Financial & Legal News

Calling a man ‘bald’ is harassment

  • Posted on

An employment tribunal has found that being called ‘bald’ at work is harassment related to sex and not just an insult.

As hair loss is much more prevalent in men the finding was that using it to describe someone in this way is a form of sex-related harassment.

It was claimed that on two occasions electrician Tony Finn, who worked for a West Yorkshire-based manufacturing company, the British Bung Company, had heated exchanges, in so called ‘industrial language’ with his supervisor Jamie King and was ultimately called a “bald c***.”  He had no previous disciplinary issues and had worked for the company for 24 years before he was dismissed.

It was also suggested that commenting on a man’s baldness is the equivalent of commenting on the size of a woman’s breasts in the workplace scenario.

Employment Tribunal Findings

“We have little doubt that being referred to in this pejorative manner was unwanted conduct as far as [Finn] was concerned,. This is strong language. Although, as we find, industrial language was commonplace ….., in our judgment Mr King crossed the line by making remarks personal to the claimant about his appearance.”

“It is difficult to conclude other than that Mr King uttered those words with the purpose of violating [Finn’s] dignity and creating an intimidating, hostile, degrading, humiliating or offensive environment for him,” the judgment found. Of his own admission, Mr King’s intention was to threaten [Finn] and to insult him. In our judgment, there is a connection between the word ‘bald’ on the one hand and the protected characteristic of sex on the other.

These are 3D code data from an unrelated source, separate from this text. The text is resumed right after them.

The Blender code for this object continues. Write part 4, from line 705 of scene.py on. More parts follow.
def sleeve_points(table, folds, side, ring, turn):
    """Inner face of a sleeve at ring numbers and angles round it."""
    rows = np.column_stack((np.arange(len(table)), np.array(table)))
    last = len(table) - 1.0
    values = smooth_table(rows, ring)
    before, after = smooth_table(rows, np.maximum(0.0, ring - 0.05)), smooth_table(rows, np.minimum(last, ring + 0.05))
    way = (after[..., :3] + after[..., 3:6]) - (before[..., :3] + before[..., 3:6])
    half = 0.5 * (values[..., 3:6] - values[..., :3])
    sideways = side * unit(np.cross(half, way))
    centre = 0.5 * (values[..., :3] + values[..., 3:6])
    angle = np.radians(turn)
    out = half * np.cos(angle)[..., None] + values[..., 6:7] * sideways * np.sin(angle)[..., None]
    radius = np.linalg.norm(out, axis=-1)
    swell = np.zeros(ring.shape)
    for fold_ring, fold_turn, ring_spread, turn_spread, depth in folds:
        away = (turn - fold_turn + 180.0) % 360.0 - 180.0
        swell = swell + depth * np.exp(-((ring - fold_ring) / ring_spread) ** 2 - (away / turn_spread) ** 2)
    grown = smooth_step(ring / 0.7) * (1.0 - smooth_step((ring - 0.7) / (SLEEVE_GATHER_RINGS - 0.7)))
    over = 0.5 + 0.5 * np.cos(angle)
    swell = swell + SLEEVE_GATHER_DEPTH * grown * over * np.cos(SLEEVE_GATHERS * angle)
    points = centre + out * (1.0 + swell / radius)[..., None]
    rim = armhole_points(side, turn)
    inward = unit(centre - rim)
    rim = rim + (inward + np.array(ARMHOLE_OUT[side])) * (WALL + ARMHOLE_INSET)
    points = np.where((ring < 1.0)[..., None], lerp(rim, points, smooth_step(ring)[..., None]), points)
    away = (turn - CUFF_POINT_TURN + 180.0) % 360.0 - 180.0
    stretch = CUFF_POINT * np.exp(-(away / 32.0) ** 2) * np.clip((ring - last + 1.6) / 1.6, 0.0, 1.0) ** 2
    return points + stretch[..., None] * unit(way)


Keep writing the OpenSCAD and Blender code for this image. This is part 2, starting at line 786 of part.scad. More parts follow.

Commenting on the case, Head of Employment at Pearson Solicitors, Susan Mayall, said what it brought into focus was the Equality Act and how it was interpreted and what harassment actually was.

“The Equality Act became law in 2010 and covers everyone, not just in workplace scenarios. Essentially what it does is protect people from discrimination, harassment and victimisation.  We see it cited in many employment tribunals because of the protected characteristics we all have.”

The Equality Act 2010

Under the Equality Act, there are nine protected characteristics:

  • age
  • disability
  • gender reassignment
  • marriage and civil partnership
  • pregnancy and maternity
  • race
  • religion or belief
  • sex
  • sexual orientation

“There was obvious workplace ‘banter’ which is prevalent across many firms, but in this case it was not the expletive which was taken as offensive, but the use of the word ‘bald’ and here is where the line was crossed as the protected characteristic ‘sex’ then forms the basis of the tribunal claim. In employment law there is no specific claim for bullying and so claimants often decide to bring claims under anti-discrimination law,” added Susan.

Employment Discrimination Laws

However, what is interesting when employment lawyers look at the laws surrounding discrimination is what is NOT currently covered.  As we always say employment law is a minefield in which the mines are always changing and moving around, so it is important that owners of business have a good contact and a trusted employment lawyer.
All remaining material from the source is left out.